Each record below is to be reproduced without any change.
-- START ENTRIES SUPPLIED --
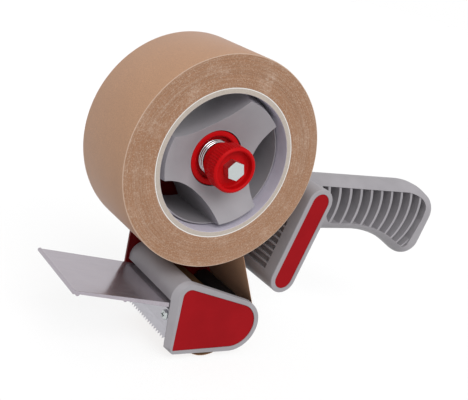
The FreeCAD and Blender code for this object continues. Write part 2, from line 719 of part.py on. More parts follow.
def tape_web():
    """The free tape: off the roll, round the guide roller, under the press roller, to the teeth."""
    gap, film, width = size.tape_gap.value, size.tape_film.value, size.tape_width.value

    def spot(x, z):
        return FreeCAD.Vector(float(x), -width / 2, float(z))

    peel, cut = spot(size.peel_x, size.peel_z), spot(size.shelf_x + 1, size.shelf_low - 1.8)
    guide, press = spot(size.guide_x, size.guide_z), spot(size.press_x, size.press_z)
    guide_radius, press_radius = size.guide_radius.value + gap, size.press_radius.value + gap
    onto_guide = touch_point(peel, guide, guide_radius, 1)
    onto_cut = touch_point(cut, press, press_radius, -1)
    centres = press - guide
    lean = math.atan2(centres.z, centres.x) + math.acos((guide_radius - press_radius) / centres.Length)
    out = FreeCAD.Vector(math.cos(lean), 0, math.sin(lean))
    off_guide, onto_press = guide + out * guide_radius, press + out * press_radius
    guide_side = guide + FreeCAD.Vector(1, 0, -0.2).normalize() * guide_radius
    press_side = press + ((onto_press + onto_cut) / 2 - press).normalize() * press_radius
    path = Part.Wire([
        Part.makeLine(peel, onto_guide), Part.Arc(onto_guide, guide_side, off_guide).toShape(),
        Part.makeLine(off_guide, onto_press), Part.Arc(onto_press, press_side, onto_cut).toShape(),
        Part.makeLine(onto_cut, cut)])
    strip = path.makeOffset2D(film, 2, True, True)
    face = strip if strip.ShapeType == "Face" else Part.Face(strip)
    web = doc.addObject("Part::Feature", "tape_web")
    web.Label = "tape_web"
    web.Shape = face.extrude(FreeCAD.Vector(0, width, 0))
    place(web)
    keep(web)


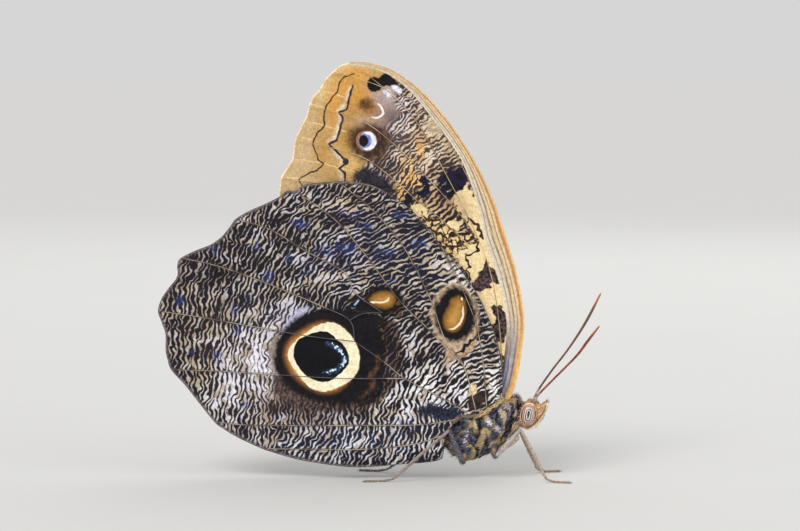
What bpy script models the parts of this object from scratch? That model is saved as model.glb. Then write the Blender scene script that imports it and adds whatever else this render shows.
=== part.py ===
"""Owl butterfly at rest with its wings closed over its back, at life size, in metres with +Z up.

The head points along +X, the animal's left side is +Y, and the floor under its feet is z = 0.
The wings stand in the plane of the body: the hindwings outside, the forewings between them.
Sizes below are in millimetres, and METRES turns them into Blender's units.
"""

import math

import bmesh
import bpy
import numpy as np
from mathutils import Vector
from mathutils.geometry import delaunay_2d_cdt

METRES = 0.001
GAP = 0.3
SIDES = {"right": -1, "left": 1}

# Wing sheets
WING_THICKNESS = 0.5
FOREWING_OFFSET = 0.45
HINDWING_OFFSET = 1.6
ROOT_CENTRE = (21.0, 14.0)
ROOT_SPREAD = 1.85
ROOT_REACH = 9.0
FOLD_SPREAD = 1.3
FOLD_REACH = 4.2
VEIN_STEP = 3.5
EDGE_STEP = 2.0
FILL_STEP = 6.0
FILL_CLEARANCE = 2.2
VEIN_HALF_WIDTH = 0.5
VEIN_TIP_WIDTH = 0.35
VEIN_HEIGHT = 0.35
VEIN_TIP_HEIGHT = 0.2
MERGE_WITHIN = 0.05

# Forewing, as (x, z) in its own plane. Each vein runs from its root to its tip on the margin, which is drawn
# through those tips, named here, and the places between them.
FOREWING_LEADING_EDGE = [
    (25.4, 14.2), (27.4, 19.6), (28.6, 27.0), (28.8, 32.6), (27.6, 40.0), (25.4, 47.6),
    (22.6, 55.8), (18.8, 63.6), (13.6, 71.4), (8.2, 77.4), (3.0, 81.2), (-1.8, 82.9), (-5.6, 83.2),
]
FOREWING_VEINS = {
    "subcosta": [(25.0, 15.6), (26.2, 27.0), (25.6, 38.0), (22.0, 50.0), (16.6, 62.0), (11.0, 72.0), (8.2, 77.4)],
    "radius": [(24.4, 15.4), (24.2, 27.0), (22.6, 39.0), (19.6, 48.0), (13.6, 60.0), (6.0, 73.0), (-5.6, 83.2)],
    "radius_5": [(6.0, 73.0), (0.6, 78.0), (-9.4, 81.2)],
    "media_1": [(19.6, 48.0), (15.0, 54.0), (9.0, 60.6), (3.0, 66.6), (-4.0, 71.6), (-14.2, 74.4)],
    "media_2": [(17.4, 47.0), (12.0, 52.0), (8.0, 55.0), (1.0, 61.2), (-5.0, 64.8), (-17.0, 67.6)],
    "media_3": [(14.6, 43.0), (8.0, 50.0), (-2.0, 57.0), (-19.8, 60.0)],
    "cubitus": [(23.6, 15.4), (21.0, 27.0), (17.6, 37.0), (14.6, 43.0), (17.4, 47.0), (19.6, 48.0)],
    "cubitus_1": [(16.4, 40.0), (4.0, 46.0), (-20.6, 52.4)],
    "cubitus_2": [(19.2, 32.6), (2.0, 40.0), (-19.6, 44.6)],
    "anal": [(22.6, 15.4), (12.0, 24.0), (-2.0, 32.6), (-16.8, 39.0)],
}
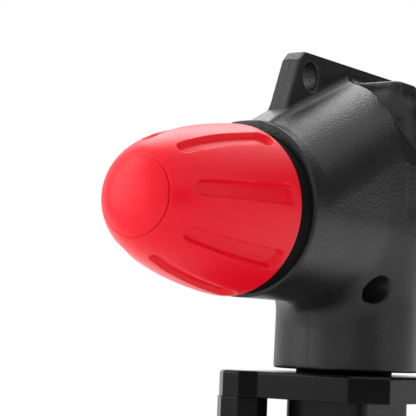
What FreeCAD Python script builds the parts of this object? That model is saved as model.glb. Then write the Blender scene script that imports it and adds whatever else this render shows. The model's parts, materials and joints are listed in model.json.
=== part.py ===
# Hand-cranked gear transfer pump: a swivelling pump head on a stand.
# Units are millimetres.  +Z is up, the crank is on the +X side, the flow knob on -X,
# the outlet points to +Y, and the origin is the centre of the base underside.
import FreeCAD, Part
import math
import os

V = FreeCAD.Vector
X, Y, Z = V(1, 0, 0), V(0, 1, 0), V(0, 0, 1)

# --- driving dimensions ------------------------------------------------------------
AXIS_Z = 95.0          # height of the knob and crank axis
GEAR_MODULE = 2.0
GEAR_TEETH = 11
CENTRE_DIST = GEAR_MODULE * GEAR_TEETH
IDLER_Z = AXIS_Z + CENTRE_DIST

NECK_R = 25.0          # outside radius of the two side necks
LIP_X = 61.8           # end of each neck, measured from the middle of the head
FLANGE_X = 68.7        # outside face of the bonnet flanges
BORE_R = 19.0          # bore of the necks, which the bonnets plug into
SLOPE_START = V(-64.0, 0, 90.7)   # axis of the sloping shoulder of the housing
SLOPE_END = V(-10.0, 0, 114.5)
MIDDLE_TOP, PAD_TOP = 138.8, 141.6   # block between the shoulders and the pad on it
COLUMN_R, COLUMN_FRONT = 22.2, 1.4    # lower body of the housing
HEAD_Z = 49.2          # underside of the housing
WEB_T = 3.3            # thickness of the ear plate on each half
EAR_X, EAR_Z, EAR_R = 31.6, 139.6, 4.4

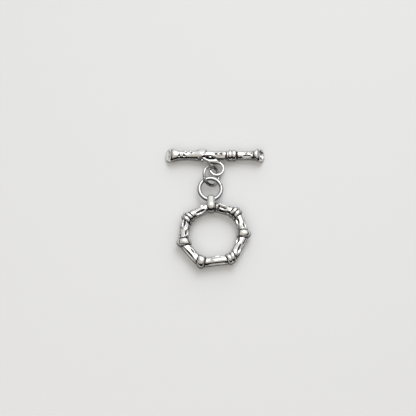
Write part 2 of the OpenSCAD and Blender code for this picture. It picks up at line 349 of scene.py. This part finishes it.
-- END ENTRIES SUPPLIED --
▶ _OUTPUT FOR THIS TASK_:
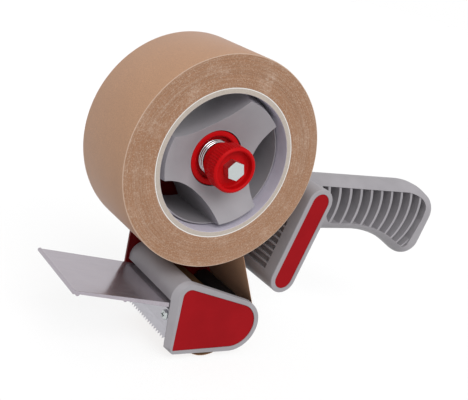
The FreeCAD and Blender code for this object continues. Write part 2, from line 719 of part.py on. More parts follow.
def tape_web():
    """The free tape: off the roll, round the guide roller, under the press roller, to the teeth."""
    gap, film, width = size.tape_gap.value, size.tape_film.value, size.tape_width.value

    def spot(x, z):
        return FreeCAD.Vector(float(x), -width / 2, float(z))

    peel, cut = spot(size.peel_x, size.peel_z), spot(size.shelf_x + 1, size.shelf_low - 1.8)
    guide, press = spot(size.guide_x, size.guide_z), spot(size.press_x, size.press_z)
    guide_radius, press_radius = size.guide_radius.value + gap, size.press_radius.value + gap
    onto_guide = touch_point(peel, guide, guide_radius, 1)
    onto_cut = touch_point(cut, press, press_radius, -1)
    centres = press - guide
    lean = math.atan2(centres.z, centres.x) + math.acos((guide_radius - press_radius) / centres.Length)
    out = FreeCAD.Vector(math.cos(lean), 0, math.sin(lean))
    off_guide, onto_press = guide + out * guide_radius, press + out * press_radius
    guide_side = guide + FreeCAD.Vector(1, 0, -0.2).normalize() * guide_radius
    press_side = press + ((onto_press + onto_cut) / 2 - press).normalize() * press_radius
    path = Part.Wire([
        Part.makeLine(peel, onto_guide), Part.Arc(onto_guide, guide_side, off_guide).toShape(),
        Part.makeLine(off_guide, onto_press), Part.Arc(onto_press, press_side, onto_cut).toShape(),
        Part.makeLine(onto_cut, cut)])
    strip = path.makeOffset2D(film, 2, True, True)
    face = strip if strip.ShapeType == "Face" else Part.Face(strip)
    web = doc.addObject("Part::Feature", "tape_web")
    web.Label = "tape_web"
    web.Shape = face.extrude(FreeCAD.Vector(0, width, 0))
    place(web)
    keep(web)


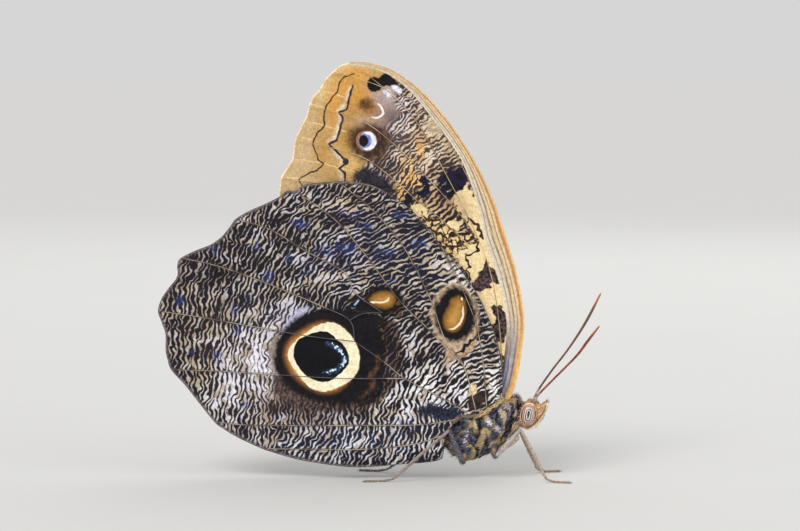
What bpy script models the parts of this object from scratch? That model is saved as model.glb. Then write the Blender scene script that imports it and adds whatever else this render shows.
=== part.py ===
"""Owl butterfly at rest with its wings closed over its back, at life size, in metres with +Z up.

The head points along +X, the animal's left side is +Y, and the floor under its feet is z = 0.
The wings stand in the plane of the body: the hindwings outside, the forewings between them.
Sizes below are in millimetres, and METRES turns them into Blender's units.
"""

import math

import bmesh
import bpy
import numpy as np
from mathutils import Vector
from mathutils.geometry import delaunay_2d_cdt

METRES = 0.001
GAP = 0.3
SIDES = {"right": -1, "left": 1}

# Wing sheets
WING_THICKNESS = 0.5
FOREWING_OFFSET = 0.45
HINDWING_OFFSET = 1.6
ROOT_CENTRE = (21.0, 14.0)
ROOT_SPREAD = 1.85
ROOT_REACH = 9.0
FOLD_SPREAD = 1.3
FOLD_REACH = 4.2
VEIN_STEP = 3.5
EDGE_STEP = 2.0
FILL_STEP = 6.0
FILL_CLEARANCE = 2.2
VEIN_HALF_WIDTH = 0.5
VEIN_TIP_WIDTH = 0.35
VEIN_HEIGHT = 0.35
VEIN_TIP_HEIGHT = 0.2
MERGE_WITHIN = 0.05

# Forewing, as (x, z) in its own plane. Each vein runs from its root to its tip on the margin, which is drawn
# through those tips, named here, and the places between them.
FOREWING_LEADING_EDGE = [
    (25.4, 14.2), (27.4, 19.6), (28.6, 27.0), (28.8, 32.6), (27.6, 40.0), (25.4, 47.6),
    (22.6, 55.8), (18.8, 63.6), (13.6, 71.4), (8.2, 77.4), (3.0, 81.2), (-1.8, 82.9), (-5.6, 83.2),
]
FOREWING_VEINS = {
    "subcosta": [(25.0, 15.6), (26.2, 27.0), (25.6, 38.0), (22.0, 50.0), (16.6, 62.0), (11.0, 72.0), (8.2, 77.4)],
    "radius": [(24.4, 15.4), (24.2, 27.0), (22.6, 39.0), (19.6, 48.0), (13.6, 60.0), (6.0, 73.0), (-5.6, 83.2)],
    "radius_5": [(6.0, 73.0), (0.6, 78.0), (-9.4, 81.2)],
    "media_1": [(19.6, 48.0), (15.0, 54.0), (9.0, 60.6), (3.0, 66.6), (-4.0, 71.6), (-14.2, 74.4)],
    "media_2": [(17.4, 47.0), (12.0, 52.0), (8.0, 55.0), (1.0, 61.2), (-5.0, 64.8), (-17.0, 67.6)],
    "media_3": [(14.6, 43.0), (8.0, 50.0), (-2.0, 57.0), (-19.8, 60.0)],
    "cubitus": [(23.6, 15.4), (21.0, 27.0), (17.6, 37.0), (14.6, 43.0), (17.4, 47.0), (19.6, 48.0)],
    "cubitus_1": [(16.4, 40.0), (4.0, 46.0), (-20.6, 52.4)],
    "cubitus_2": [(19.2, 32.6), (2.0, 40.0), (-19.6, 44.6)],
    "anal": [(22.6, 15.4), (12.0, 24.0), (-2.0, 32.6), (-16.8, 39.0)],
}
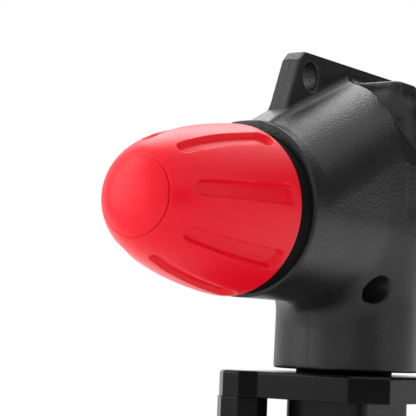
What FreeCAD Python script builds the parts of this object? That model is saved as model.glb. Then write the Blender scene script that imports it and adds whatever else this render shows. The model's parts, materials and joints are listed in model.json.
=== part.py ===
# Hand-cranked gear transfer pump: a swivelling pump head on a stand.
# Units are millimetres.  +Z is up, the crank is on the +X side, the flow knob on -X,
# the outlet points to +Y, and the origin is the centre of the base underside.
import FreeCAD, Part
import math
import os

V = FreeCAD.Vector
X, Y, Z = V(1, 0, 0), V(0, 1, 0), V(0, 0, 1)

# --- driving dimensions ------------------------------------------------------------
AXIS_Z = 95.0          # height of the knob and crank axis
GEAR_MODULE = 2.0
GEAR_TEETH = 11
CENTRE_DIST = GEAR_MODULE * GEAR_TEETH
IDLER_Z = AXIS_Z + CENTRE_DIST

NECK_R = 25.0          # outside radius of the two side necks
LIP_X = 61.8           # end of each neck, measured from the middle of the head
FLANGE_X = 68.7        # outside face of the bonnet flanges
BORE_R = 19.0          # bore of the necks, which the bonnets plug into
SLOPE_START = V(-64.0, 0, 90.7)   # axis of the sloping shoulder of the housing
SLOPE_END = V(-10.0, 0, 114.5)
MIDDLE_TOP, PAD_TOP = 138.8, 141.6   # block between the shoulders and the pad on it
COLUMN_R, COLUMN_FRONT = 22.2, 1.4    # lower body of the housing
HEAD_Z = 49.2          # underside of the housing
WEB_T = 3.3            # thickness of the ear plate on each half
EAR_X, EAR_Z, EAR_R = 31.6, 139.6, 4.4

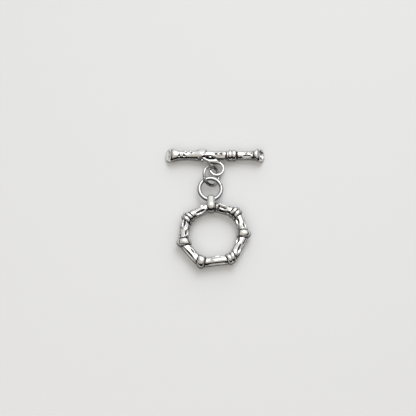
Write part 2 of the OpenSCAD and Blender code for this picture. It picks up at line 349 of scene.py. This part finishes it.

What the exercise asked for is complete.